1) Gyro's do have drift error that accumulates over time. 2) The earth is moving in space and gyros detect this motion even if your vehicle is sitting still. 3) Use of multiple instruments to track movement can lead to more accurate results. The widely used method for combining multiple measurements in navagation systems is to employ a Kallman (spelling?) filter.

The above summary is almost everything I know, or think I know, about gyros and navigation (not much is it).

TC

Reply to
TC

mark,

one approach you might consider is having your robot continuously compare the direction rate measurements from the wheel encoders and the gyro. when they're pretty close, you use the wheel measurements, but when they differ substantially, you use the gyro. i think you'll find that for indoor robots and cheap gyros, wheel encoders will have much less drift over time but this way the gyro will detect when there's an exceptional odometry event such as driving over debris.

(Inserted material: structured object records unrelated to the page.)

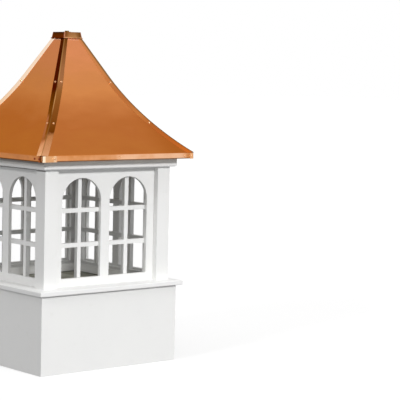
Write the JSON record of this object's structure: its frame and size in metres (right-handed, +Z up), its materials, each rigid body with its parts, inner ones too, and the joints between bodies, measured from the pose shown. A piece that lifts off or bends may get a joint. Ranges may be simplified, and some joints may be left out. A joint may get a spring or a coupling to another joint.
{
  "type": "barn cupola",
  "caption": "Square roof cupola on a plain box base, with arched glazed windows in each side and a flared copper roof.",
  "frame": {"origin": "middle of the footprint at the lower edge of the base", "axes": "+Z up, the front side faces -Y, +X to the right seen from the front"},
  "size_m": [1.033, 1.033, 1.8465],
  "materials": {
    "white_board": "smooth cellular PVC board",
    "clear_sheet": "clear acrylic sheet",
    "copper_sheet": "bright lacquered copper sheet",
    "copper_strip": "bright folded copper strip",
    "socket_brass": "turned, dull",
    "framing_wood": "planed softwood",
    "sheathing": "exterior plywood"
  },
  "bodies": {
    "root": {"base_front": "white_board", "base_right": "white_board", "base_back": "white_board", "base_left": "white_board", "sill_front": "white_board", "sill_right": "white_board", "sill_back": "white_board", "sill_left": "white_board", "post_front_left": "white_board", "post_front_right": "white_board", "post_back_right": "white_board", "post_back_left": "white_board", "window_front": "white_board", "window_right": "white_board", "window_back": "white_board", "window_left": "white_board", "crown_front": "white_board", "crown_right": "white_board", "crown_back": "white_board", "crown_left": "white_board", "glass_front": "clear_sheet", "glass_right": "clear_sheet", "glass_back": "clear_sheet", "glass_left": "clear_sheet", "roof_front": "copper_sheet", "roof_right": "copper_sheet", "roof_back": "copper_sheet", "roof_left": "copper_sheet", "eave_trim_front": "copper_sheet", "eave_trim_right": "copper_sheet", "eave_trim_back": "copper_sheet", "eave_trim_left": "copper_sheet", "hip_front_left": "copper_strip", "hip_front_right": "copper_strip", "hip_back_right": "copper_strip", "hip_back_left": "copper_strip", "corner_cleats": "framing_wood", "deck_board": "sheathing", "roof_board": "sheathing", "glass_beads": "white_board", "window_grilles": "white_board", "roof_cap": "copper_strip", "spindle_socket": "socket_brass"}
  },
  "joints": []
}
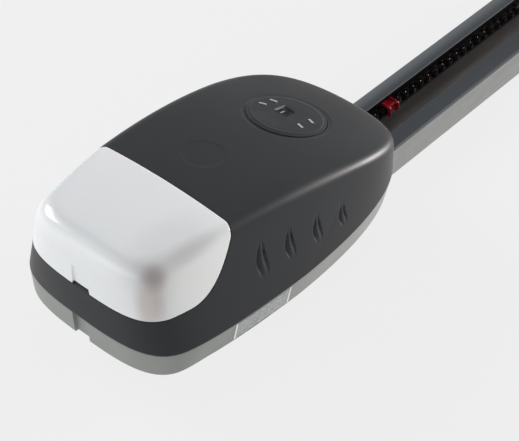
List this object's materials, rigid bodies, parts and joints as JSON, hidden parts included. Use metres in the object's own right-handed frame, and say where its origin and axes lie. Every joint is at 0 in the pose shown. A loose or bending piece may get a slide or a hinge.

that said, no continuously integrating system will stay accurate for very long; you might look into various slam algorithms, though they tend to require a little computer science and a lot of computer.

also, the accelerometer approach works when the gyro is used to measure pitch and roll, not yaw. (my balancing robot uses one for that) unless gravity goes sideways, it will be of no use to you.

chris

Reply to
eckern

I know even less, but a buddy of mine works for Sperry Marine and gave me a tour of his plant and showed some of the navigation gear. They use gyros and three sets of fiber optic motion sensors that look from the outside like a PC hard drive. Inside are many turns of fiber optic cable, and it detects phase shifts as the loop of fiber rotates.

The good news was that the fiber optic sensors are commerical, made by some part of Honeywell. The bad part was that his shop got $50,000 on up for the sensor, and it was six foot high and a foot arround.

Reply to
Pat Farrell

I believe they have similar sensors in a smaller package (but it doesn't mean that it is going to cost less)... they are very expensive

Reply to
Padu

my newsreader really suck, missed a lot of this thread...

Just in case it wasn't covered, a lot of the issue with gyros, is thermal instability. since they output a rotational rate, integrating it is tough enough. Add to that the fact that they drift with temperature, and it is really difficult.

A solution is to put a temperatue sensor in with the gyro, or thermally stabilize the gyro. Better still, is to characterize the gyro through rate and temperatue.

I have heard of better success by low pass filtering, then integrating the signal.